Cuando se supo que Edgar Wright iba a dirigir Ant-Man hubo una oleada de reacciones positivas, o al menos intrigadas por lo que un director como él podía hacer en una franquicia superheroica. Cuando se anunció que Marvel prescindía de Wright por las famosas diferencias creativas y la puso en manos de Peyton Reed, un halo de pesimismo se instaló sobre el futuro de la película. ¿El resultado? Uno con muchos agujeros visibles, tanto para el que conozca ese reemplazo en la silla de director y la posterior reescritura del guión como para quien no sepa nada de esos cambios de rumbo, pero que consigue sobrevivir dentro del universo Marvel cinematográfico. Lo hace por los pelos y sin lanzar cohetes, y eso quiere decir que probablemente estemos ante la más floja adaptación de los personajes de la editorial, pero con un mínimo de entretenimiento basado en los acertados logros visuales y en el carisma del reparto. Eso sí, es muy fácil considerar Ant-Man como una oportunidad perdida.
Esa consideración se puede tener, además, desde dos puntos de vista. La tendrán, sin duda, los fans de Wright, encorajinados por las declaraciones de Joss Whedon en las que alabó sin medida su guión cuando estaba promocionando Vengadores. La era de Ultrón. Pero la tendrán también los fans del universo cinematográfico de Marvel, porque las buenas ideas que tiene la película, que en realidad son muchas, se diluyen por culpa de un guión claramente compuesto de retales (el más evidente, la conexión que se quiere establecer con los Vengadores resultantes de la segunda película del grupo, un escena del todo innecesaria salvo por esa razón y muy incoherente con la historia), por un exceso de metraje especialmente en la primera hora que seguramente se debe a una falta de seguridad en el producto acabado (de ahí la insistencia en repetir mensajes sobre el futuro no criminal del protagonista o el cariño que siente su hija por él) y por un montaje equivocado en muchos momentos, que no impone el ritmo necesario.
Esos son los defectos de Ant-Man. ¿Los aciertos? Hay que reconocerle muchos. Para empezar, era máxima la dificultad de llevar a la pantalla a un personaje como este, de poderes nada comparables a los de Thor, Iron Man o Hulk, y de protagonismo terriblemente lejano al del Capitán América. Y sin embargo el resultado es convincente. La adaptación del personaje (traspasando al traje a Scott Lang y no al clásico Hank Pym, aquí envejecido con el rostro de Michael Douglas) es muy acertada, aportando el tono macarra y cómico que Marvel quiere seguir explotando desde Guardianes de la Galaxia. Pero además hay una visualización fascinante del mundo de Ant-Man. Es creíble compartiendo plano con hormigas, sus poderes son verosímiles y sirven tanto como motor de la acción como de la comedia (aunque el gag del tren, divertidísimo, ya lo destripara el trailer). Y sobre todo se ha conjuntando a un reparto con carisma, que nada tiene que envidiar al de otras producciones Marvel a priori más importantes.
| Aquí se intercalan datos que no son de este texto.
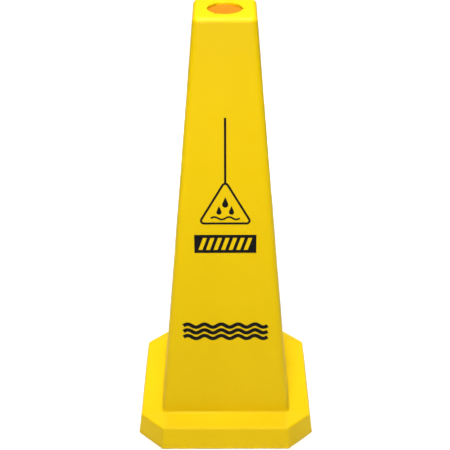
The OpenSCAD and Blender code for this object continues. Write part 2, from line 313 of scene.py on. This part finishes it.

Paul Rudd convence, y eso es lo esencial. Es creíble como convicto, como héroe a la fuerza e incluso como padre, sabe aportar las dosis de humor adecuadas y también encaja en la acción. Michael Douglas aporta grandes dosis de carisma, y Evangeline Lilly es una gran incorporación al universo Marvel, que tiene incluso un enorme potencial para seguir creciendo si el estudio cuenta con ella, aunque Reed le dé un carácter omniprsente que juega en su contra y en el del uso del tiempo en la historia. La película vuelve a flojear por el lado del villano, en primer lugar por quemar demasiado rápido la bala de Chaqueta Amarilla, pero sobre todo porque con él la película encuentra caminos que prácticamente calcan los del primer Iron Man. Salvando sus errores de montaje, la media hora final cumple con creces, y eso permite salir con buen sabor de boca. Como con el habitual y esta vez escaso cameo de Stan Lee y las dos escenas postcréditos (la primera formidable, la segunda un pegote que busca anunciar la próxima película y nada más). Todo eso es el entretenimiento, por mucho que persista la sensación de que se podría haber hecho más.